Emotionale Themen diskutieren
Die Pflegefachperson leitet jeweils den Kursteil «Leiden lindern» an. Leiden könnten nicht nur mit Medikamenten gelindert werden, sondern auch durch angepasste Lagerung und Bewegung sowie einer angepassten Ernährung. «Oftmals wollen Sterbende nicht mehr essen, weil die Lust daran fehlt. Wir wollen bei den Angehörigen Verständnis für solche Situationen schaffen, die nicht leicht zu akzeptieren sind. Manche Teilnehmende bringen Erfahrungen mit, die wir im geschützten Rahmen des Kurses austauschen», erklärt der Seelsorger Locher. Im letzten Kursteil «Abschied nehmen» steht das Trauern im Zentrum. Nach dem Tod einer nahestehenden geliebten Person durchlaufe man unterschiedliche Emotionen, von Wut über Verleugnen bis hin zur rationalen Akzeptanz des Todes. «Die daraus folgenden Verhaltensweisen sind nicht alle gesellschaftlich akzeptiert und sowohl die sterbende Person wie auch ihre Angehörigen machen sie in unterschiedlicher Stärke durch», bilanziert Pfarrer Locher.
«Die Kirche hat das Abschiednehmen ritualisiert.» Doch die Arbeit beginne bereits vor der Abdankung in der Kirche, etwa beim Zusammentragen der Kontakte, die über den Tod informiert werden sollen. In diesem Zusammenhang stelle sich auch die Frage, ob eine öffentliche Abdankung stattfinden soll. «Als Pfarrer mache ich Werbung für diese Form des Abschiednehmens, denn nicht nur die nächsten Angehörigen möchten sich vom Verstorbenen verabschieden», betont Locher.

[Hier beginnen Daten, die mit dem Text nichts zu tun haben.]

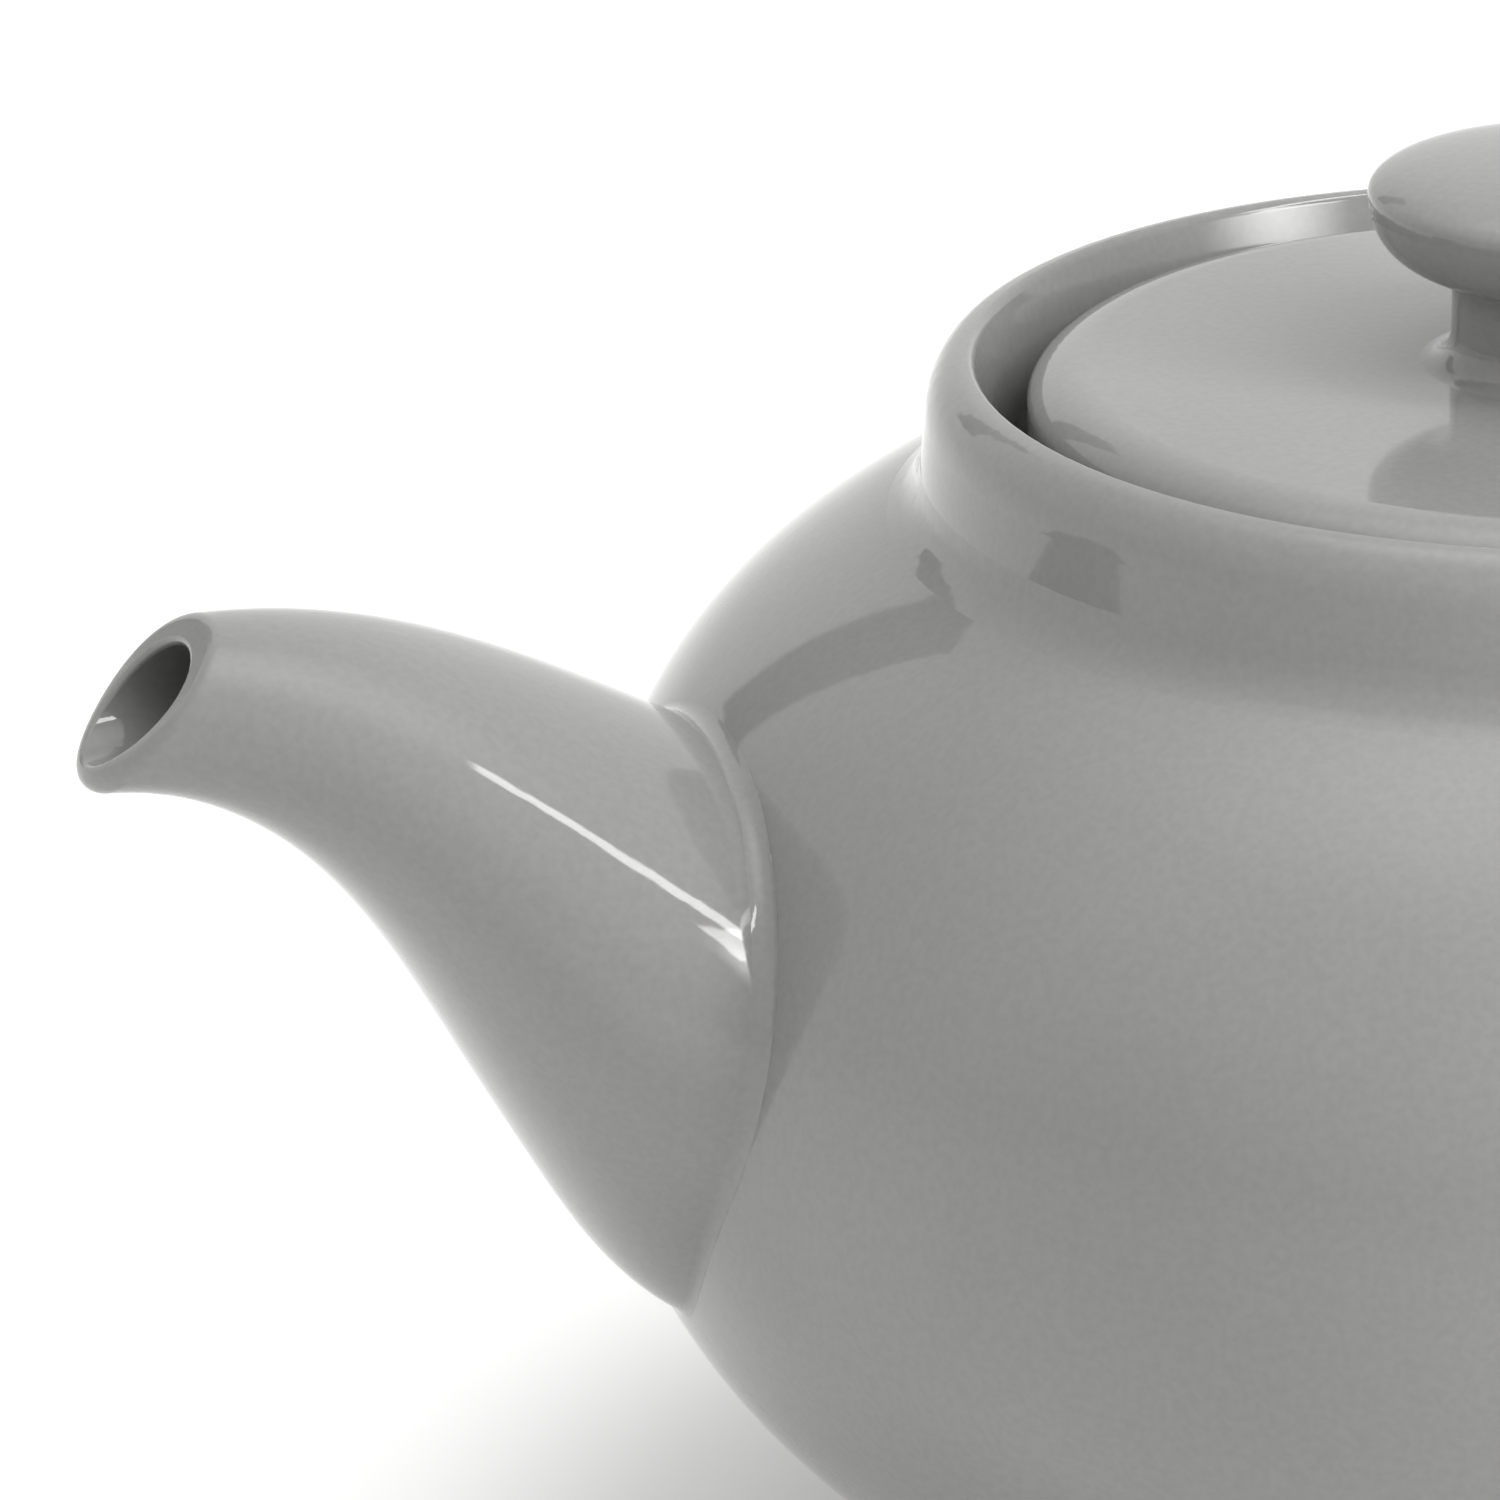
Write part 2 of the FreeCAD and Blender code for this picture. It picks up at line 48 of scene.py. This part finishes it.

«Ganz offensichtlich ist das Bedürfnis nach Schulung in letzter Hilfe da», bestätigt Locher, «die angebotenen Kurse in der Region waren immer ausgebucht, teilweise gab es Wartelisten.»

Kurs für alle
Im Kanton Bern werden Letzte-Hilfe-Kurse von den Landeskirchen, dem Kantonalverband Spitex und dem Palliativzentrum des Inselspitals getragen. Kursleitungsteams führen die Kurse meist im Auftrag von Kirchgemeinden durch, welche die Infrastruktur zur Verfügung stellen und bewerben. «Doch die Kurse sind konfessionell offen und nicht an eine bestimmte Weltanschauung gebunden. Wir laden alle ein, unabhängig von Alter und Religion, und wollen miteinander ins Gespräch kommen.»

Gut zu wissen
Auf der Website www.kirchenpalliativebern.ch sind die Letzte-Hilfe-Kurse ausgeschrieben. Die Kurse sind offen auch für Teilnehmende aus anderen Gemeinden.